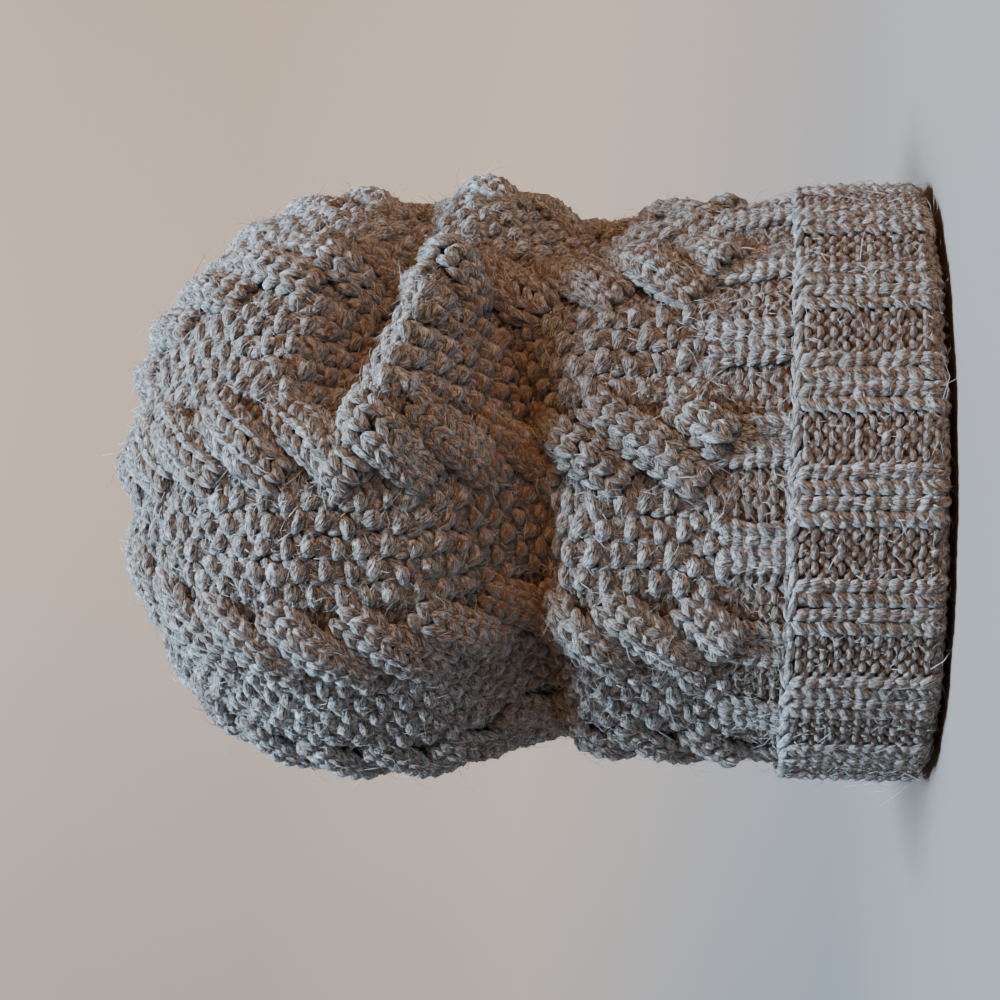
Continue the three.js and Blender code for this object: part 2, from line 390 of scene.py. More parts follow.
class CuffMap:
    """Finds places on the cuff's outer face by pattern place and by the way down from its edge."""

    fold_radius = 5.0
    floor_gap = 1.5
    bend_end = 1.75
    edge_draw = 0.5
    edge_reach = 3.0
    near_place = 0.02
    near_down = 0.5

    def __init__(self, shape: HatShape) -> None:
        """Keep the sizes."""
        self.shape = shape

    def point(self, place: np.ndarray, down: np.ndarray, proud: float = 1.0) -> np.ndarray:
        """Return points of the cuff.

        Args:
            place: Pattern places.
            down: Millimetres down from the edge and on round the fold.
            proud: How much of the ridges' height shows there.

        Returns:
            Points in millimetres.
        """
        shape = self.shape
        straight = shape.cuff_top(place) - self.fold_radius - self.floor_gap
        bend = np.clip((down - straight) / self.fold_radius, 0.0, self.bend_end)
        radius = shape.rim_radius + shape.clearance + shape.cuff_wall + proud * shape.ridge(place)
        radius = radius - self.fold_radius * (1.0 - np.cos(bend))
        radius = radius - self.edge_draw * smooth(-down, -self.edge_reach, 0.0)
        height = shape.cuff_top(place) - np.minimum(down, straight) - self.fold_radius * np.sin(bend)
        angle = np.radians(shape.azimuth(place))
        return np.stack([radius * np.sin(angle), -radius * np.cos(angle), height], axis=-1)

    def spots(self, place: np.ndarray, down: np.ndarray) -> Spots:
        """Find places on the cuff with their directions, up meaning towards its edge.

        Args:
            place: Pattern places.
            down: Millimetres down from the edge.

        Returns:
            Spots on the ridges and valleys, facing as the cuff would without them.
        """
        place, down = np.broadcast_arrays(np.asarray(place, float), np.asarray(down, float))
        left, right = place - self.near_place, place + self.near_place
        above, below = down - self.near_down, down + self.near_down
        across = unit(self.point(right, down, 0.0) - self.point(left, down, 0.0))
        rise = unit(self.point(place, above, 0.0) - self.point(place, below, 0.0))
        out = unit(np.cross(across, rise))
        return Spots(self.point(place, down), across, unit(np.cross(out, across)), out)


class Grain(Enum):
    """How finely a grain of yarn is cut: its sides and its rings."""

    FINE = (6, 5)
    COARSE = (5, 4)


@dataclass
class Yarn:
    """Short grains of yarn, gathered as arrays and joined into one mesh."""

    parts: list[tuple[np.ndarray, ...]] = field(default_factory=list)
    uneven: float = 0.09
    lean: float = 0.1
    stray: float = 0.12
    floor: float = 0.1

    def add(self, at: Spots, length: Number, width: Number, thickness: Number, arch: Number,
            tuck: Number, depth: Number, grain: Grain) -> None:
        """Add one grain at each spot, lying along the spot's up direction.

        Args:
            at: Where the grains lie.
            length: Their lengths.
            width: Their widths across.
            thickness: Their thicknesses outward.
            arch: How far their ends bend back across.
            tuck: How far their ends dip inward.
            depth: How deep they lie in the knitting, from 0 to 1, which their colour shows as painted
                shade.
            grain: How finely they are cut.
        """
        count = len(at.point)
        sizes = [np.broadcast_to(np.asarray(size, float), (count,)) for size in
                 (length, width, thickness, arch, tuck, depth)]
        self.parts.append((grain, at.point, at.across, at.up, at.out, *sizes))

    def spots(self) -> Spots:
        """Return every grain's middle and directions."""
        return Spots(*(np.concatenate([part[index] for part in self.parts]) for index in range(1, 5)))

    @staticmethod
    def template(grain: Grain) -> tuple[np.ndarray, list[tuple[int, ...]]]:
        """Cut one grain with its length along Z.

        Args:
            grain: How finely it is cut.

        Returns:
            Its points and its faces.
        """
        sides, rings = grain.value
        work = bmesh.new()
        bmesh.ops.create_uvsphere(work, u_segments=sides, v_segments=rings, radius=1.0)
        points = np.array([vertex.co[:] for vertex in work.verts])
        faces = [tuple(vertex.index for vertex in face.verts) for face in work.faces]
        work.free()
        return points, faces

    def batch(self, grain: Grain, rng: np.random.Generator, origin: np.ndarray) -> dict[str, np.ndarray]:
        """Place the grains of one fineness.

        Args:
            grain: The fineness.
            rng: Source of each grain's small differences.
            origin: The hat's axis in millimetres.

        Returns:
            Arrays of the points, the faces' corners and sizes, and the attributes.
        """
        parts = [part for part in self.parts if part[0] is grain]
        point, across, up, out, length, width, thick, arch, tuck, depth = (
            np.concatenate([part[index] for part in parts]) for index in range(1, 11))
        shape, faces = self.template(grain)
        count = len(point)
        vary = 1.0 + rng.normal(0.0, self.uneven, (count, 3))
        lean = rng.normal(0.0, self.lean, (count, 1))
        up, across = unit(up + across * lean), unit(across - up * lean)
        point = point + out * rng.normal(0.0, self.stray, (count, 1))
        point = point + across * rng.normal(0.0, self.stray, (count, 1))
        along, side, rise = (shape[:, axis][None, :, None] for axis in (2, 0, 1))
        bow = along * along
        places = (point[:, None]
                  + up[:, None] * along * (0.5 * length * vary[:, 0])[:, None, None]
                  + across[:, None] * (side * (width * vary[:, 1])[:, None, None] / 2
                                       - bow * arch[:, None, None])
                  + out[:, None] * (rise * (thick * vary[:, 2])[:, None, None] / 2
                                    - bow * tuck[:, None, None]))
        places = (places + origin) * MM
        places[..., 2] = np.maximum(places[..., 2], self.floor * MM)
        corners = np.concatenate([np.array(face) for face in faces])
        first = np.arange(count)[:, None] * len(shape)
        return {
            "co": places.reshape(-1, 3).astype(np.float32),
            "loops": (first + corners).reshape(-1),
            "sizes": np.tile([len(face) for face in faces], count),
            YARN: np.tile(shape, (count, 1)).astype(np.float32),
            TINT: np.repeat(rng.random(count), len(shape)).astype(np.float32),
            PAINTED_SHADE: np.repeat(depth, len(shape)).astype(np.float32),
        }

    def piece(self, name: str, rng: np.random.Generator, origin: np.ndarray) -> bpy.types.Object:
        """Join the grains into one object.

        Args:
            name: The piece's name.
            rng: Source of each grain's small differences.
            origin: The hat's axis in millimetres, which the grains are moved by.

        Returns:
            The new object.
        """
        used = [grain for grain in Grain if any(part[0] is grain for part in self.parts)]
        batches = [self.batch(grain, rng, origin) for grain in used]
        start = np.cumsum([0] + [len(batch["co"]) for batch in batches])
        loops = np.concatenate([batch["loops"] + first for batch, first in zip(batches, start)])
        sizes = np.concatenate([batch["sizes"] for batch in batches])
        mesh = bpy.data.meshes.new(name)
        mesh.vertices.add(int(start[-1]))
        mesh.vertices.foreach_set("co", np.concatenate([batch["co"] for batch in batches]).reshape(-1))
        mesh.loops.add(len(loops))
        mesh.loops.foreach_set("vertex_index", loops.astype(np.int32))
        mesh.polygons.add(len(sizes))
        mesh.polygons.foreach_set("loop_start", (np.cumsum(sizes) - sizes).astype(np.int32))
        mesh.polygons.foreach_set("use_smooth", np.ones(len(sizes), bool))
        mesh.update(calc_edges=True)
        lay = mesh.attributes.new(YARN, "FLOAT_VECTOR", "POINT")
        lay.data.foreach_set("vector", np.concatenate([batch[YARN] for batch in batches]).reshape(-1))
        for key in (TINT, PAINTED_SHADE):
            layer = mesh.attributes.new(key, "FLOAT", "POINT")
            layer.data.foreach_set("value", np.concatenate([batch[key] for batch in batches]))
        return show(mesh)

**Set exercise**
Exactly as they appear, please write out the lines from the opening of the listing above down to the line containing "proud: How much", with both end lines included.

**Reply to the task**
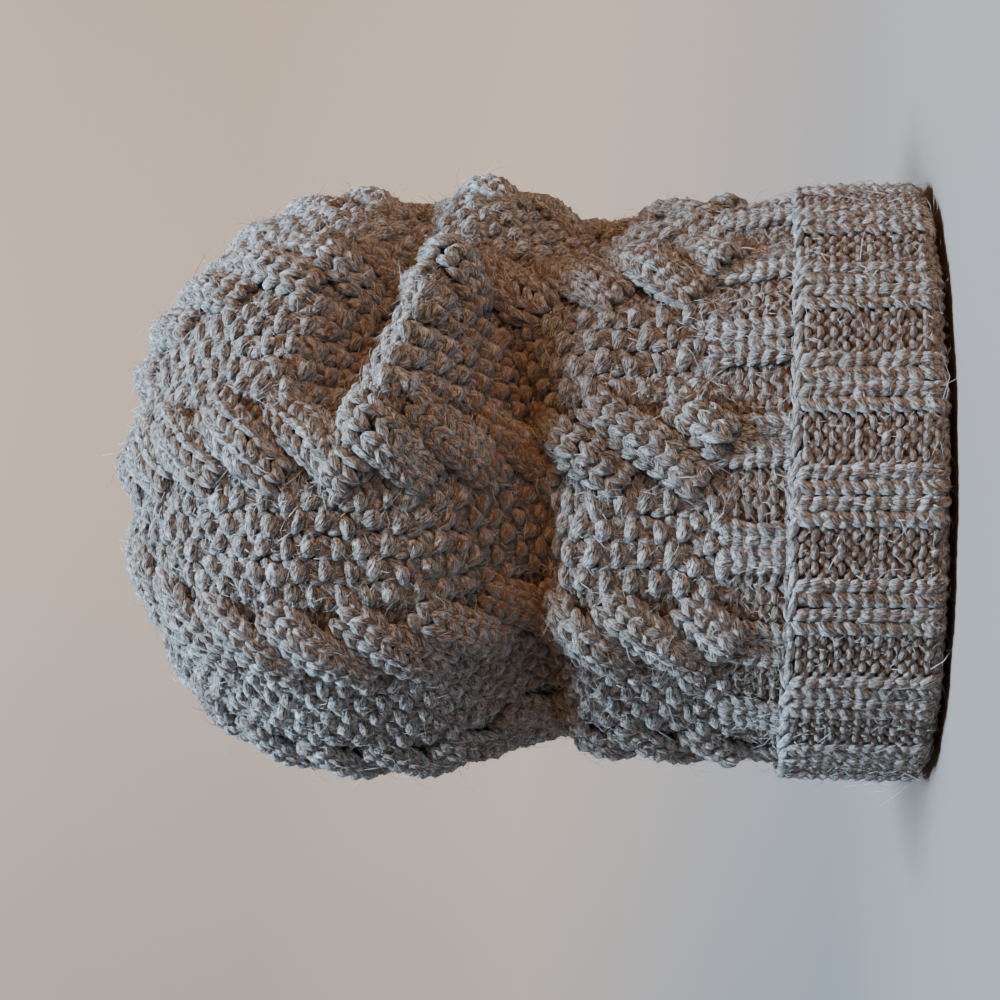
Continue the three.js and Blender code for this object: part 2, from line 390 of scene.py. More parts follow.
class CuffMap:
    """Finds places on the cuff's outer face by pattern place and by the way down from its edge."""

    fold_radius = 5.0
    floor_gap = 1.5
    bend_end = 1.75
    edge_draw = 0.5
    edge_reach = 3.0
    near_place = 0.02
    near_down = 0.5

    def __init__(self, shape: HatShape) -> None:
        """Keep the sizes."""
        self.shape = shape

    def point(self, place: np.ndarray, down: np.ndarray, proud: float = 1.0) -> np.ndarray:
        """Return points of the cuff.

        Args:
            place: Pattern places.
            down: Millimetres down from the edge and on round the fold.
            proud: How much of the ridges' height shows there.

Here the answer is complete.